Start

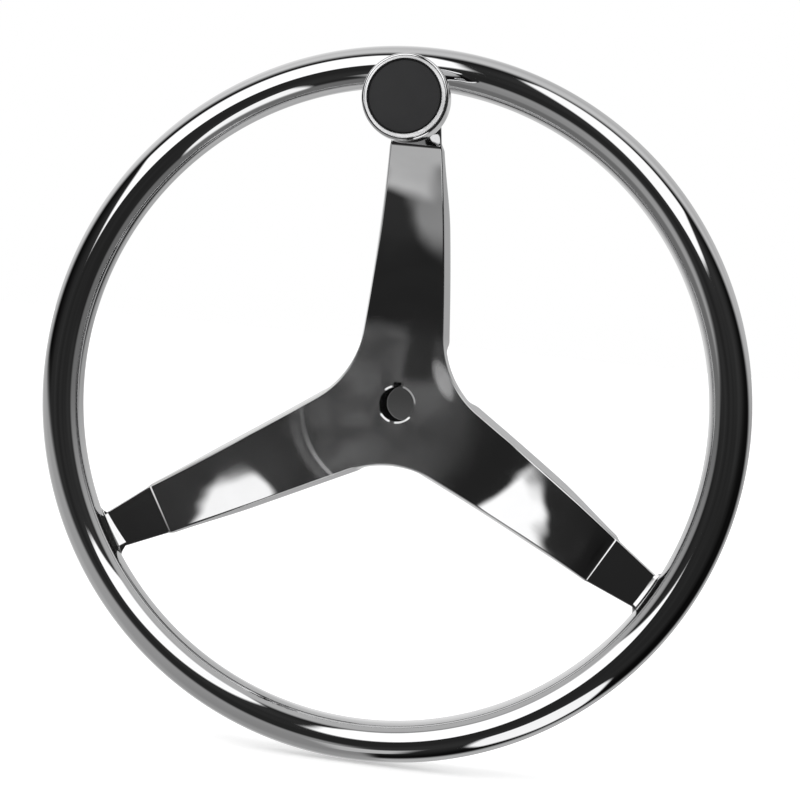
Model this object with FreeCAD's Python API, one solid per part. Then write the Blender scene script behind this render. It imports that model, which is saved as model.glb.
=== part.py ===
import FreeCAD, Part
import math
import os

# Three-spoke stainless boat steering wheel, 15 inch, with a turning knob on its top spoke.
#
# Exported frame: millimetres, +Z up, +Y away from the helmsman, the wheel turns about +Y.
# Origin: centre of the hub bore at the hub's rear face, which seats against the helm.
# Everything is drawn lying down, with the front facing +Z and the top spoke along +Y, and is
# stood up on export. Along a spoke, u is the distance from the wheel's axis and v is sideways.

V = FreeCAD.Vector
ORIGIN = V(0, 0, 0)
X_AXIS = V(1, 0, 0)
Y_AXIS = V(0, 1, 0)
Z_AXIS = V(0, 0, 1)

# ---------------------------------------------------------------- driving dimensions
RIM_OD = 381.0
TUBE_D = 22.2
TUBE_WALL = 1.5
BUTT_BEAD_W = 4.0
BUTT_BEAD_H = 0.9

HUB_LEN = 30.0            # rear face of the boss to the front face of the hub plate
DISH = 28.0               # hub plate's front face back from the rim's mid-plane
PLATE_T = 2.5             # spider sheet

BORE_D = 19.10
KEY_W = 4.80
KEY_DEPTH = 2.40          # above the bore wall
BORE_CHAMFER = 0.4
BOSS_D = 44.0
BOSS_NOSE_D = 36.0        # narrower rear end of the boss
BOSS_NOSE_L = 9.0
BOSS_NOSE_CHAMFER = 1.0
BOSS_SHOULDER_L = 4.0     # cone between the nose and the full diameter
HUB_WELD_LEG = 3.5
HUB_WELD_HOLLOW = 0.42    # mid-point of the weld's face, as a share of its leg

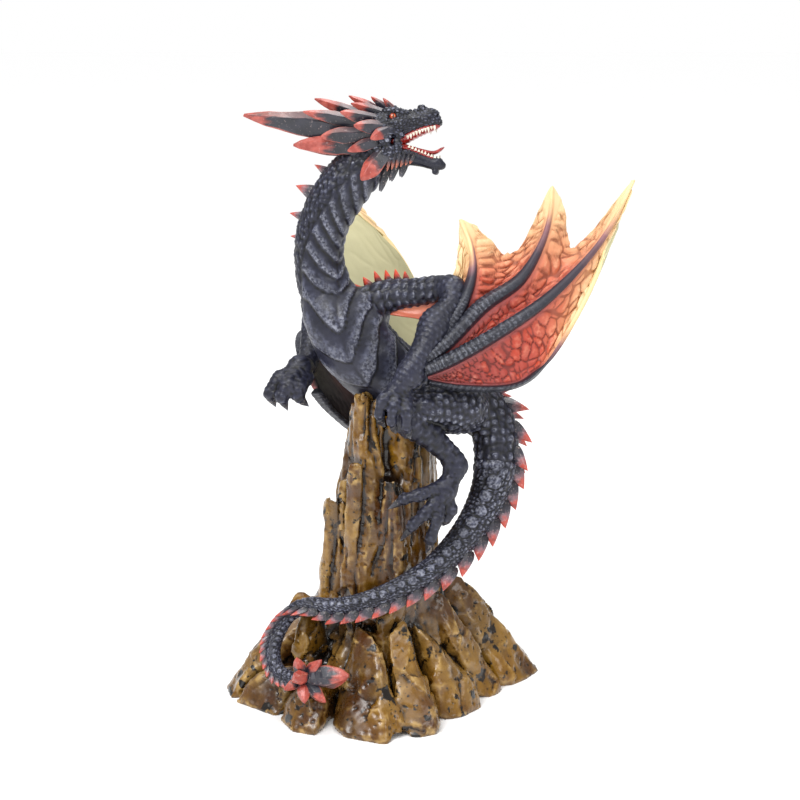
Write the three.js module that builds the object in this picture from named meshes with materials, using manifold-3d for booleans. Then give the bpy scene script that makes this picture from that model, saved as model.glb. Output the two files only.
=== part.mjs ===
// A painted resin dragon clinging to a rock pillar, in millimetres, +Z up.
// The dragon faces +X with its open jaws; its near side looks towards -Y.
// Two castings: the dragon with wings, horns and tail, and the rock it grips.
import * as THREE from 'three';
import { ConvexGeometry } from 'three/addons/geometries/ConvexGeometry.js';
import { mergeVertices } from 'three/addons/utils/BufferGeometryUtils.js';
import Module from 'manifold-3d';

const wasm = await Module();
wasm.setup();

// Driving dimensions.
const FIT_GAP = 0.6;
const BODY_SIDES = 10;
const LIMB_SIDES = 8;
const DIGIT_SIDES = 5;
const WEB_THICKNESS = 2.6;
const WEB_SHARES = [0.2, 0.5, 0.8];
const FLANK_REACH = 0.965;
const WRIST_REACH = 0.05;
const SCALLOP_POWER = 1.3;
const WING_ROWS = 9;
const BASE_TOE = 9;
const BASE_INSET = 0.93;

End

Every record above must be duplicated exactly.

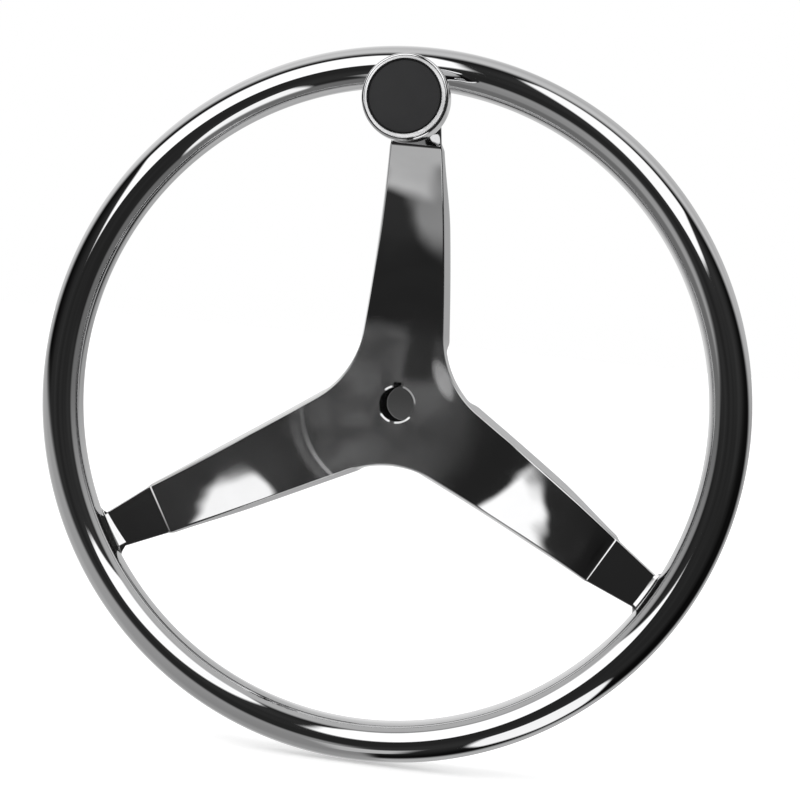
Model this object with FreeCAD's Python API, one solid per part. Then write the Blender scene script behind this render. It imports that model, which is saved as model.glb.
=== part.py ===
import FreeCAD, Part
import math
import os

# Three-spoke stainless boat steering wheel, 15 inch, with a turning knob on its top spoke.
#
# Exported frame: millimetres, +Z up, +Y away from the helmsman, the wheel turns about +Y.
# Origin: centre of the hub bore at the hub's rear face, which seats against the helm.
# Everything is drawn lying down, with the front facing +Z and the top spoke along +Y, and is
# stood up on export. Along a spoke, u is the distance from the wheel's axis and v is sideways.

V = FreeCAD.Vector
ORIGIN = V(0, 0, 0)
X_AXIS = V(1, 0, 0)
Y_AXIS = V(0, 1, 0)
Z_AXIS = V(0, 0, 1)

# ---------------------------------------------------------------- driving dimensions
RIM_OD = 381.0
TUBE_D = 22.2
TUBE_WALL = 1.5
BUTT_BEAD_W = 4.0
BUTT_BEAD_H = 0.9

HUB_LEN = 30.0            # rear face of the boss to the front face of the hub plate
DISH = 28.0               # hub plate's front face back from the rim's mid-plane
PLATE_T = 2.5             # spider sheet

BORE_D = 19.10
KEY_W = 4.80
KEY_DEPTH = 2.40          # above the bore wall
BORE_CHAMFER = 0.4
BOSS_D = 44.0
BOSS_NOSE_D = 36.0        # narrower rear end of the boss
BOSS_NOSE_L = 9.0
BOSS_NOSE_CHAMFER = 1.0
BOSS_SHOULDER_L = 4.0     # cone between the nose and the full diameter
HUB_WELD_LEG = 3.5
HUB_WELD_HOLLOW = 0.42    # mid-point of the weld's face, as a share of its leg

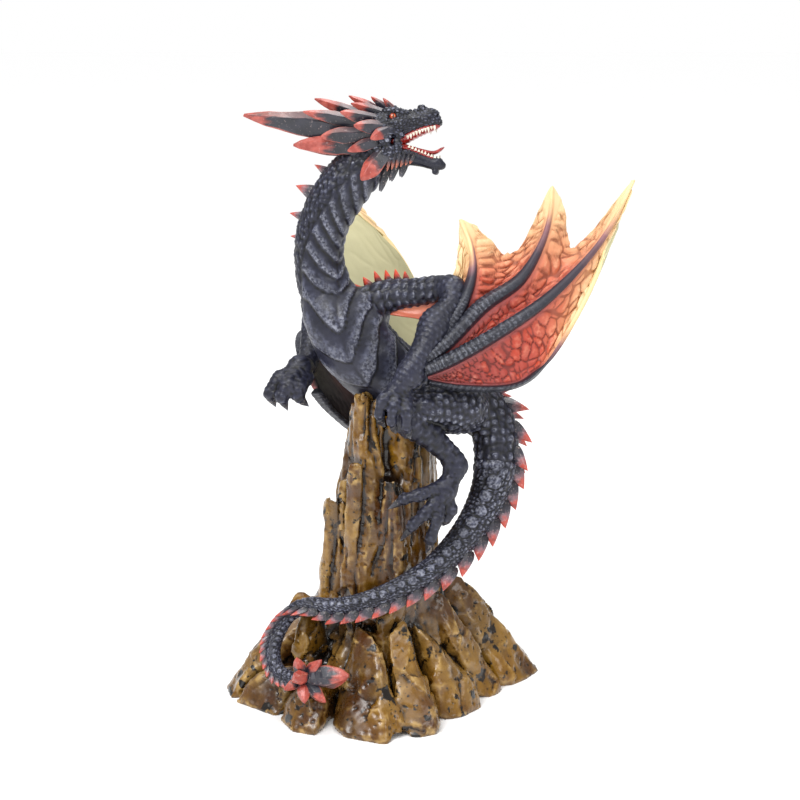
Write the three.js module that builds the object in this picture from named meshes with materials, using manifold-3d for booleans. Then give the bpy scene script that makes this picture from that model, saved as model.glb. Output the two files only.
=== part.mjs ===
// A painted resin dragon clinging to a rock pillar, in millimetres, +Z up.
// The dragon faces +X with its open jaws; its near side looks towards -Y.
// Two castings: the dragon with wings, horns and tail, and the rock it grips.
import * as THREE from 'three';
import { ConvexGeometry } from 'three/addons/geometries/ConvexGeometry.js';
import { mergeVertices } from 'three/addons/utils/BufferGeometryUtils.js';
import Module from 'manifold-3d';

const wasm = await Module();
wasm.setup();

// Driving dimensions.
const FIT_GAP = 0.6;
const BODY_SIDES = 10;
const LIMB_SIDES = 8;
const DIGIT_SIDES = 5;
const WEB_THICKNESS = 2.6;
const WEB_SHARES = [0.2, 0.5, 0.8];
const FLANK_REACH = 0.965;
const WRIST_REACH = 0.05;
const SCALLOP_POWER = 1.3;
const WING_ROWS = 9;
const BASE_TOE = 9;
const BASE_INSET = 0.93;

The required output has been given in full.